Jordan's location means it has "troublesome" neighbours with Hezbollah, Syria and Iraq on its borders. Iraq and Syria used to be the major trading partners and a lot of their DGP came from exports to these neighbours. But all exports and imports has stopped now because Jordan isn't an ally of theirs and this has really hurt the economy. 
There's 14% unemployment and a quarter of the 6.4million Jordanian population are Syrian refugees living in camps in the north. That's 2 million Syrian refugees, waiting to go back home when their civil war ends. Jordan is getting a lot of aid to help support the refugees but it is also backed by the United States who wants to have a friend in a recalcitrant region. 

We drove to Madaba (about an hour) to a Greek Orthodox Church.
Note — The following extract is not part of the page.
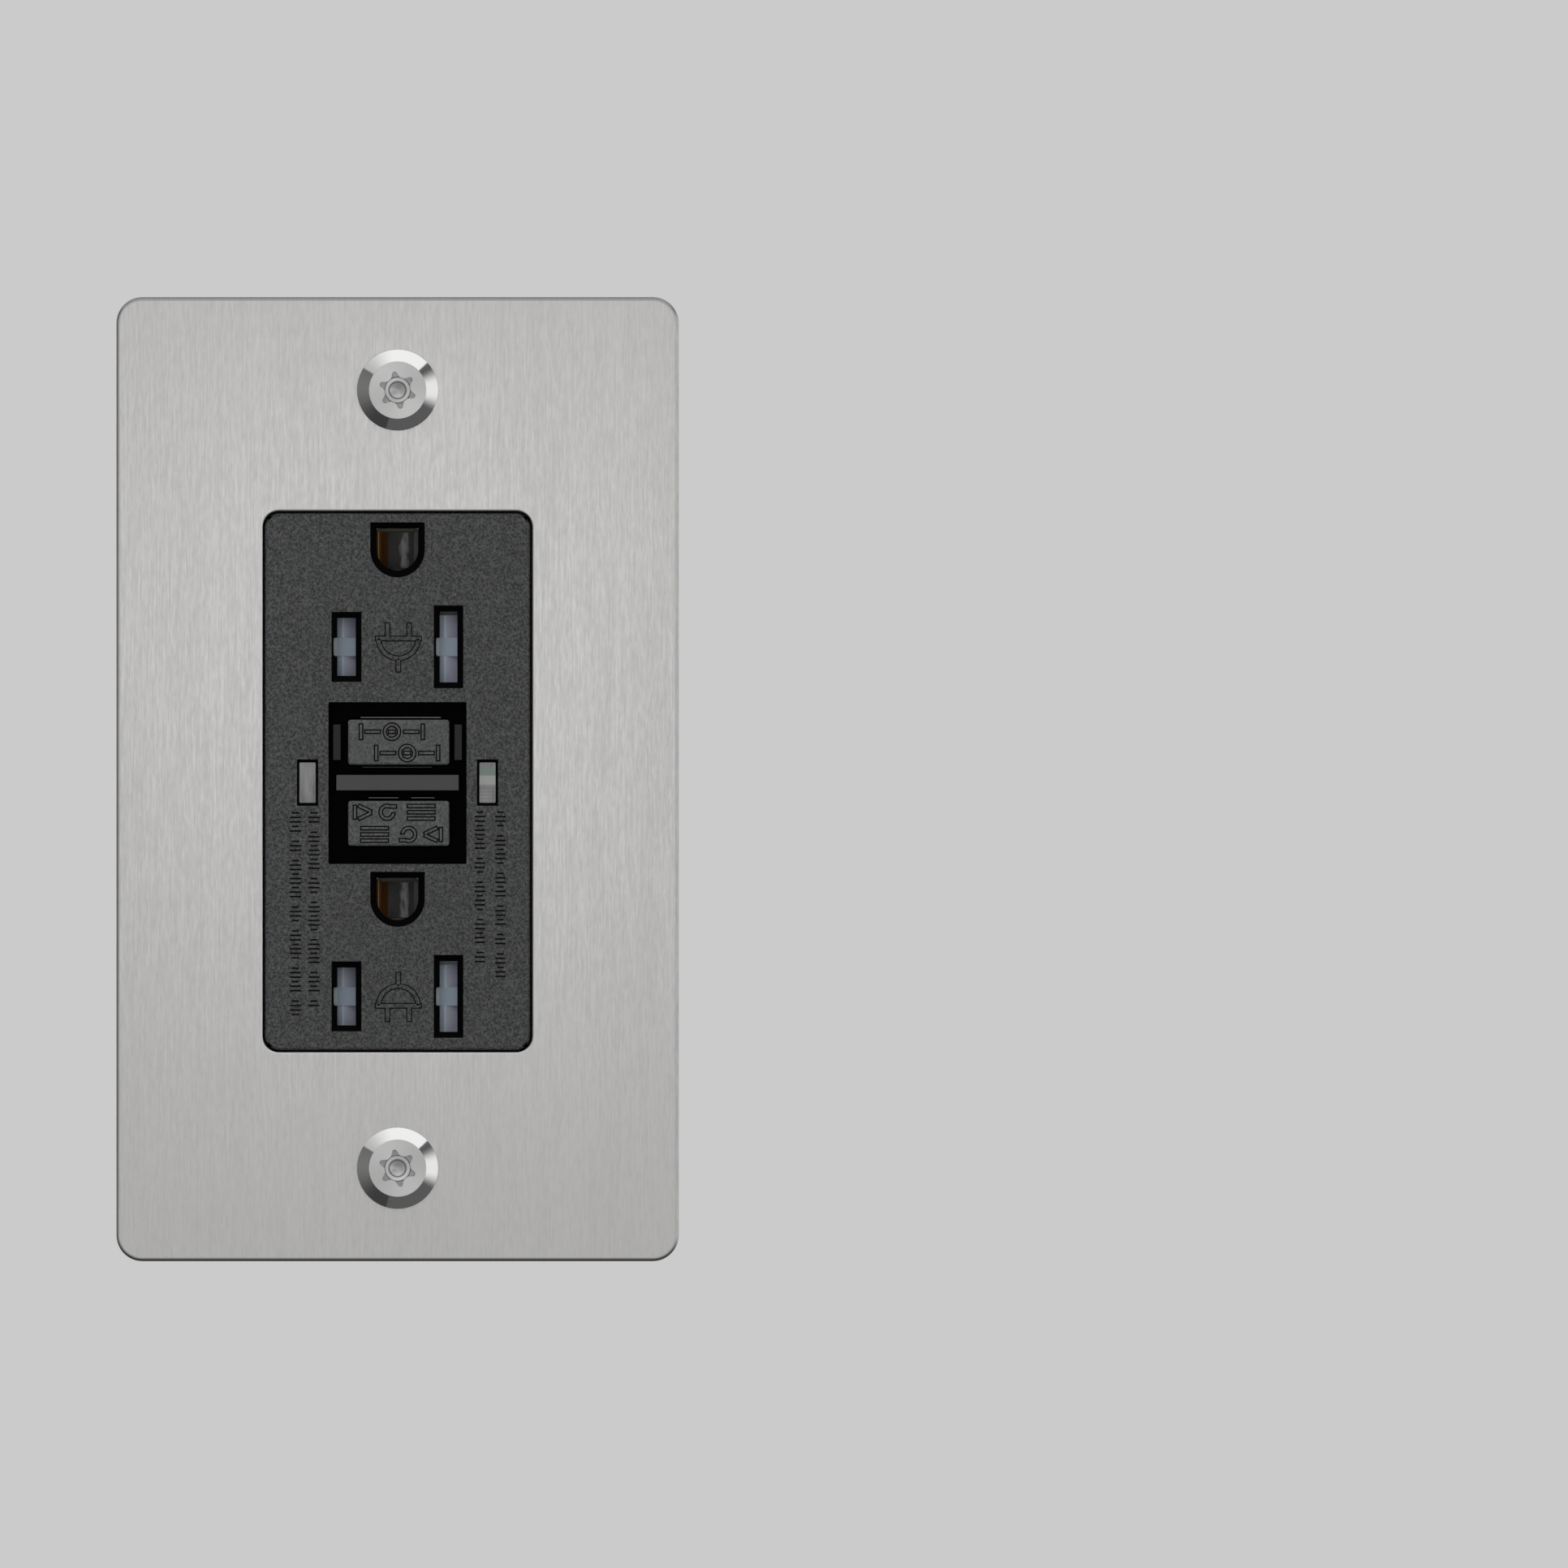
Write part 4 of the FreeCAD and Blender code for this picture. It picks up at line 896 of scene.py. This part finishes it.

Madaba has most of Jordan's Christians, which aren't a lot as 93% of Jordanians are Sunni Muslims. We went to St Georges Church because a mosaic map of the Holy Land was found when they were repairing the church in 1887. The map was made in 527AD. I had another lesson on Byzantine art!



It was lucky we had our bananas and oranges and water (and the apricots, figs and dates Mum scavenged from breakfast) because you can see in the photo above of the street outside the church - nothing was open. 

We then drove through more desert to Mt Nebo, but we stopped in a random place for almost an hour so our driver could pray at a mosque on the highway. 






We climbed up Mt Nebo where Moses had led the Israelites from Egypt and when God told him to look in the distance to the Promised Land which is for the Israelites. 

In Deuteronomy 43:1-6 it says:  

"Then Moses climbed Mout Nebo from the plains of Moab to the top of Pisgah, across from Jerricho. There the Lord showed him the whole land .. Then the Lord said to him, "This is the land I promised on oath to Abraham, Isaac and Jacob when I said, 'I will give it to your descendants.' I have let you see it with your eyes, but you will not cross over it."

man looks Moses was 120 years old and he died there. He never got to the Promised Land. Mum has climbed Mt Sinai in Egypt where Moses was said to be given the Ten Commandments by God. So Moses made it to Jordan and Egypt but not Israel, as the countries are known today. 

It's a pilgrimate site and Pope John Paul II went there in 2000.


 



man looks The Promised Land is ahead of me in this photo. Jericho, Bethlehem, Jerusalem etc. This is what Moses would have seen because the environment wouldn't have changed a lot. 

Then we drove for 3 hours without stopping (this was longer than the flight from Istanbul to Amman) on the Desert Highway through more desert!








And here's a short video of when we were waiting for our driver to pray at the mosque. It was surreal. The melodious chanting of the meuzzin was echoing through the vastness from microphones on the mosque's minarets.  


At 5pm the road down to Petra wasn't the high speed straight flat Desert Highway, it took 45 minutes to wind our way down to the town of Petra. We got to our hotel in time to put our bags in the room and charge our phones (cameras) which were down to 6% battery, and then walk to Petra Kitchen.

man looks This is where we learned to cook typical Jordanian food, and all the ingredients except some of the spices came from Jordan. Petra used to be a caravan stop on the spice trade from India. 
The chef showed us how to cut all sorts of vegetables and garlic the right way, how to recognise all the different spices to scoop up to add to the Shourbat Adas (lentil soup), Baba Ganuj, Galayat Bandura, Tahini salad, Fattoush and Kabsat Dajaj! It took us 2 hours to cut and cook, but then we sat down to eat it. It was great, Mum and I both liked the Shourbat Adas best and we now have the receipe so we will give it a try in Sydney. I think I can do it, I'm not sure about Mum!